The thinned skinned lawyers from the reputation ‘management’ (for which some read ‘laundering’) outfit, Carter Ruck, object to being called out.
Yesterday, Bob Seely MP, who has campaigned for the protection of journalists, described such lawyers as a “servant class of enablers who enable the billionaire class or oligarchs who enable the neo-fascism that [is] seen in Europe”.
The MP went on to name those he considered to be the top dirty grovellers – they included Carter Ruck [Sarawak Report declares an interest vis a vis the Hadi Awang case settled favourably for SR]. Seely pointed to the growing concerns that such firms even use their privileged position to provide cover for a wider network of services to move against journalists.
“These firms set up a one-stop corruption shop to offer a form of legalised intimidation to silence their rivals but also journalists and authors, but also an unstructured and unregulated private eye business which is now collecting kompromat on people in this country.
‘Do not get me wrong – people have the right to advice and legal representation. But they are abusing it very badly in our society at the moment.’
Seely said he had been told by whistleblowers working for big firms that they do not do proper client checks and that ‘know your client’ systems were ‘non-existent’. He added: ‘Some actually have a list of people that they specifically do not do those checks on because they know that they are inherently corrupt and inherently criminal.’ [Law Society Gazette]
Indeed, Sarawak Report has documented how certain legal firms have funnelled payments to PR groups and private investigators. Likewise, whenever Sarawak Report has queried certain firms about what checks they have performed as to the origin of money (obviously stolen from 1MDB) with which they are being paid by their clients, we are invariably brushed aside.
Carter Ruck does not like to be named amongst such firms and in order to rebut the MP’s remarks made under parliamentary privilege they have issued their own statement, and in some cases it is rumoured threats, to news organsations which have chosen to report them. This is what they would like the world to understand:
In view of the confused reporting that is currently circulating on the subject of Russia and the Putin regime, Carter-Ruck confirms the following:
- Carter-Ruck is not working for any Russian individuals, companies or entities seeking to challenge, overturn, frustrate or minimise sanctions.
- Carter-Ruck has never acted for Russian individuals, companies or entities seeking to challenge sanctions.
- Carter-Ruck is not acting for, and will not be acting for, any individual, company or entity associated with the Putin regime. [Carter Ruck website]
However, particularly given this legal firm chooses to sell itself on its expertise in meaning, readers are entitled to better clarity. As their hired counsel could leap eloquently to explain, the above is plainly designed to give the impression that Carter Ruck does not and never has worked for any Putin friendly oligarchs or entities at all.
In fact, they are hoping to get away with a finer meaning that they have never worked for any entities that are presently identified as avoiding the sanctions just brought in against Russia…. (last week). And that they are not at this current time working for any entities associated with Putin.
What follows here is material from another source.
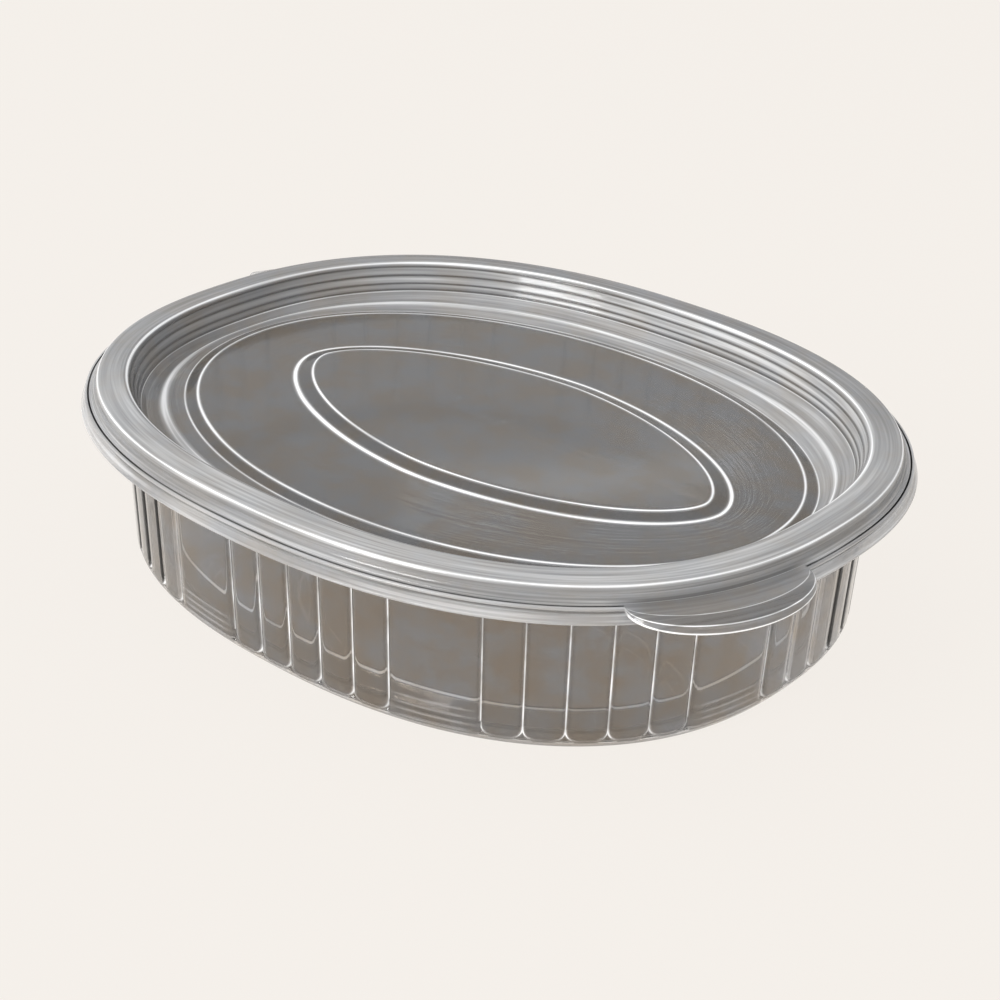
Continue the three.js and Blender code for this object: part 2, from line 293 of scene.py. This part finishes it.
# ---------------------------------------------------------------- flutes, tab and fold
def flutes(arc, z):
    """How far the wall is drawn in at each arc and height, and its painted highlights and painted shade
    there.
    """
    from_middle = arc_between(FLUTE_SHIFT, arc)
    in_group = from_middle - np.round(from_middle / GROUP_PITCH) * GROUP_PITCH
    across = (in_group + HALF_GROUP) / PANEL_PITCH
    from_groove = np.abs(across - np.round(across)) * 2
    past_group = (np.abs(in_group) - HALF_GROUP) / GROOVE_SHOULDER
    shoulder = np.clip(1 - past_group, 0, 1)
    fluted = np.abs(in_group) < HALF_GROUP
    to_groove = np.where(fluted, 1 - from_groove, shoulder)
    straight = to_groove ** GROOVE_SHARPNESS

    # Near the foot a narrow panel rounds off into a tongue, so the grooves open into small arches
    below = np.clip((TONGUE_FOOT_Z + TONGUE_ROUNDING - z) / TONGUE_ROUNDING, 0, 2)
    reach = (1 - from_groove) ** TONGUE_POWER + below ** TONGUE_POWER
    from_tongue = reach ** (1 / TONGUE_POWER) - 1
    in_foot = fluted & (below > 0)
    beyond = smoothstep(from_tongue / TONGUE_EDGE + 0.5)
    tongue = np.where(in_foot, np.maximum(straight, beyond), straight)
    foot = smoothstep((z - WALL_FOOT_Z) / FLUTE_RISE)
    head = smoothstep((WALL_TOP_Z - z) / (WALL_TOP_Z - FLUTE_HEAD_Z))

    # Painted highlights follow the grooves and the tongues' edges, and painted shade darkens a groove's
    # flanks
    tongue_painted_line = bump_at(from_tongue, 0, TONGUE_LINE_WIDTH) * in_foot
    from_line = np.where(fluted, from_groove, 1 - shoulder)
    groove_painted_line = bump_at(from_line, 0, CREASE_WIDTH)
    crease_painted_light = np.where(below > 0, tongue_painted_line, groove_painted_line) * CREASE_PAINTED_LIGHT
    flank_painted_shade = bump_at(from_line, FLANK_OFFSET, CREASE_WIDTH) * (below == 0) * GROOVE_SHADE
    # Fine lines of painted light low on the plain panels
    heights = np.stack([bump_at(z, height, FOOT_LINE_WIDTH) for height in FOOT_LINES])
    foot_painted_line = heights.max(0) * np.clip(past_group, 0, 1) * FOOT_LINE_PAINTED_LIGHT
    depth = GROOVE_DEPTH * tongue * foot * head
    return depth, np.maximum(crease_painted_light * foot * head, foot_painted_line), flank_painted_shade * foot * head


def tab_share(arc):
    """How far the half-elliptical tab stands out, as a share of its full reach."""
    across = arc_between(TAB_ARC, arc) / TAB_HALF_LENGTH
    return np.sqrt(np.clip(1 - across ** 2, 0, 1))


HINGE_ARC = TAB_ARC + PERIMETER / 2
hinge_t = parameter_at(HINGE_ARC)
hinge_normal = oval_normal(FLANGE_OVAL, hinge_t)
hinge_middle = offset_point(FLANGE_OVAL, -HINGE_REACH, hinge_t)


def hinge_reach(t):
    """Distance from the flange outline out to the fold line, along the outline's own normal."""
    to_line = (hinge_middle - oval_point(FLANGE_OVAL, t)) @ hinge_normal
    towards = oval_normal(FLANGE_OVAL, t) @ hinge_normal
    return to_line / np.where(towards > 0.5, towards, 1.0)


def hinge_share(arc):
    past = np.abs(arc_between(HINGE_ARC, arc)) - HINGE_HALF_LENGTH + HINGE_EASE
    return smoothstep(1 - past / HINGE_BLEND)


# ---------------------------------------------------------------- section of the sheet
def corner(inset, z, cut=0, steps=1, haze_and_painted_light=0, shade=0):
    """A corner of the sheet's middle line: see rounded_line()."""
    return inset, z, cut, steps, haze_and_painted_light, shade


def unit(vectors):
    return vectors / np.linalg.norm(vectors, axis=-1, keepdims=True)


def rounded_line(corners):
    """Middle line of the sheet with rounded bends.

    Each corner is (inset, z, cut, steps, painted light, painted shade): inset and z may be arrays with one
    value for each station, cut is how far from the corner its bend starts, and steps divides the straight
    stretch before it, evenly or at the given shares. The painted light is a pale highlight painted
    in the bend, and the painted shade darkens the stretch before it. The result is the line's points and
    unit directions, [station, point, 2], and the painted light and the painted shade of each point.
    """
    count = max(np.size(value) for entry in corners for value in entry[:2])
    at = []
    for entry in corners:
        at.append(np.stack([np.broadcast_to(entry[0], count), np.broadcast_to(entry[1], count)], -1))
    rows = []
    start = at[0]

    def add(point, direction, haze_and_painted_light, shade):
        rows.append((point, direction, np.broadcast_to(haze_and_painted_light, count), np.broadcast_to(shade, count)))

    for i in range(1, len(corners)):
        along = unit(at[i] - at[i - 1])
        cut, steps, haze_and_painted_light, shade = corners[i][2:]
        end = at[i] - along * cut
        shares = np.arange(steps) / steps if np.isscalar(steps) else steps
        for share in shares:
            add(lerp(start, end, share), along, 0, shade)
        if i + 1 == len(corners):
            add(end, along, 0, shade)
            break
        onward = unit(at[i + 1] - at[i])
        start = at[i] + onward * cut
        for k in range(BEND_POINTS - 1):
            s = k / (BEND_POINTS - 1)
            turn = (1 - s) * along + s * onward
            point = (1 - s) ** 2 * end + 2 * s * (1 - s) * at[i] + s ** 2 * start
            # Through a bend the painted shade of the stretches fades out, and a painted highlight peaks in
            # its middle
            dark = lerp(shade, corners[i + 1][5], s) * math.cos(math.pi * s) ** 2
            pale = haze_and_painted_light * math.sin(math.pi * s) ** LINE_SHARPNESS
            add(point, unit(turn), pale, dark)
    return [np.stack(column, 1) for column in zip(*rows)]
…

Hmmmm. But, what about in the recent past or last few months for example?
A brief glance at some of Carter Ruck’s more lucrative clients in the past includes none other than the massive Russian government controlled energy giant Rosneft, whom they represented against the journalist Catherine Belton in a devastating case that settled late last year over her ground-breaking and hugely important book Putin’s People.
Last year Carter Ruck was also acting for Gennady Timchenko one of the billionaire oligarchs sanctioned by the EU and the US. A Washington Post article, showing how Timchenko and his billionaire business ally Kolbin (a childhood friend of Putin) appeared to be shifting their off-shore companies to avoid sanctions, appeared last October.
It was an allegation that Carter Ruck denied on behalf of their client, insisting that “our client’s unequivocal position is that he has always acted entirely lawfully throughout his career and business dealings.” So ought not Carter Ruck further clarify the finer meaning of their above statement to explain that they are basing their claims on what their clients have told them rather than what the authorities (including now in the UK) have decided?
Another fabled client of Carter Ruck was the ill-fated oligarch Boris Berezovsky (whose gruesome death has never been properly examined) whom the law firm represented in his numerous libel cases against other oligarchs after he fell out with the Putin regime. Doubtless Mr Berezovsky was able to inform Carter Ruck that all his funds had equally been obtained in a legal manner.
As this law firm specialises in making millions out of meaning and inference in their suits against journalists, perhaps they can therefore clarify their potentially misleading statement to acknowledge these and any other notorious Russian clients they have indeed represented if not right now then in the recent past?